As I noted, investigative reporters always have more questions. Reporter Judd very much wanted to know about Georgia’s record with juveniles who are charged as adults, as Myrick was.

It was not an easy story to report. The privacy of juveniles means documents are often unavailable or extensively redacted. Myrick’s family and his public defender did not participate. The Fulton Courts did not have a lot to say.

But Judd kept digging and produced a deeply reported series that began on the front page last Sunday.
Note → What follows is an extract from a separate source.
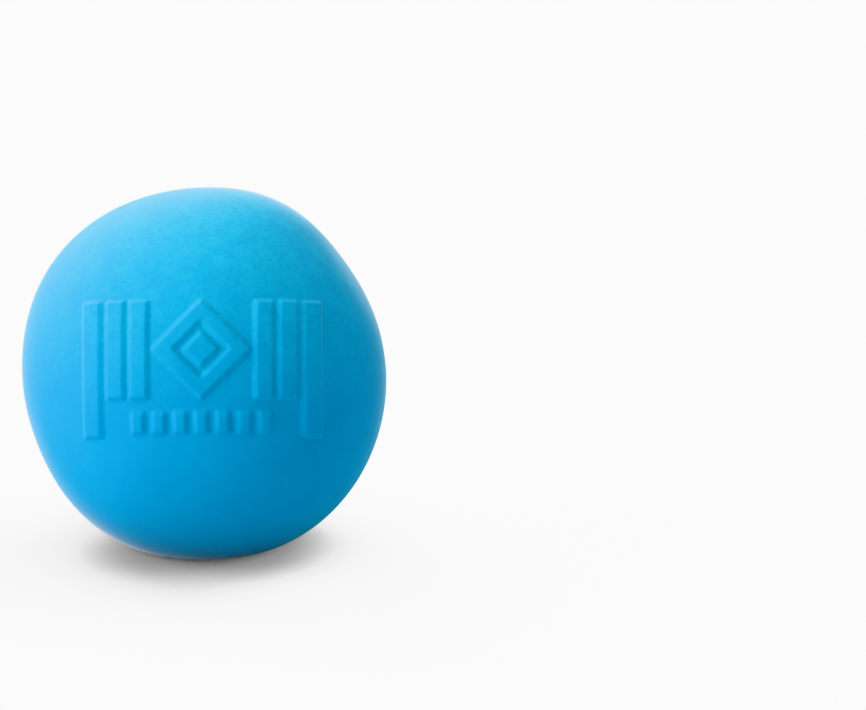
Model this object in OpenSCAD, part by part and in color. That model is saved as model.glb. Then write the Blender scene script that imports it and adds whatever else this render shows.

The three-part series reveals a system that Judd described as "at once too lenient and too harsh, barely holding many youths accountable even for repeated offenses before confining them in brutal, chaotic juvenile prisons when their crimes turn more menacing."

The juvenile justice program is not equipped to deal in any systematic way with issues underlying youth crime, Judd wrote, such as extreme poverty, ineffective or absent parents, untreated mental illness, street gangs and too many available guns.

Teens like Myrick cycle through arrests, court appearances and detention, becoming hardened along the way. This week’s installment shows the ultimate destination: Georgia’s seven juvenile prisons, where fighting and gang activity are rampant and guards who are supposed to reform violent teens instead punish them with more violence.

Judd explained Georgia's history of "tough medicine" for juveniles, revealing how Georgia's juvenile justice laws became the strictest in the nation. Georgia is one of only three states that consider 17-year-olds to be adults in the criminal justice system and one of five that require 13-year-olds to be prosecuted as adults for certain offenses. States are dialing back on routine use of shackles and strip searches for juveniles, but Georgia still shackles and still requires every youth in a Georgia "juvenile development center" to be strip searched after pretty much any interaction with the outside world. Think of that – a mom who wants to visit her child knows that every time she does, she causes a search.

Judd revealed a challenging portrait of a system that is not working. More than two decades after Georgia adopted “get tough” juvenile laws under Gov. Zell Miller, juveniles commit the same proportion of violent crime as they did before.

We heard from many readers last week who were troubled by the questions this investigation raises and the challenges for our state. One reader suggested such a deep focus on the system failures along Myrick’s path indicated we viewed him as more of victim than Broder and his family.

I could not disagree more strongly. Broder’s killer bears ultimate responsibility and if Myrick is convicted, as appears likely, he should be punished harshly.

But the juvenile justice system is supposed to intervene, and to prevent our young people from becoming adult criminals, not feed their path. It’s not possible to turn every juvenile around, but Judd demonstrated that Myrick’s path is not unique. It’s our job to question the effectiveness of our institutions and inform our readers and citizens. And when systems and laws aren’t working, it’s our job to call on Georgians to demand change and better results, so that fewer innocent people like Broder are killed.

Shawn McIntosh is editorial director of the AJC.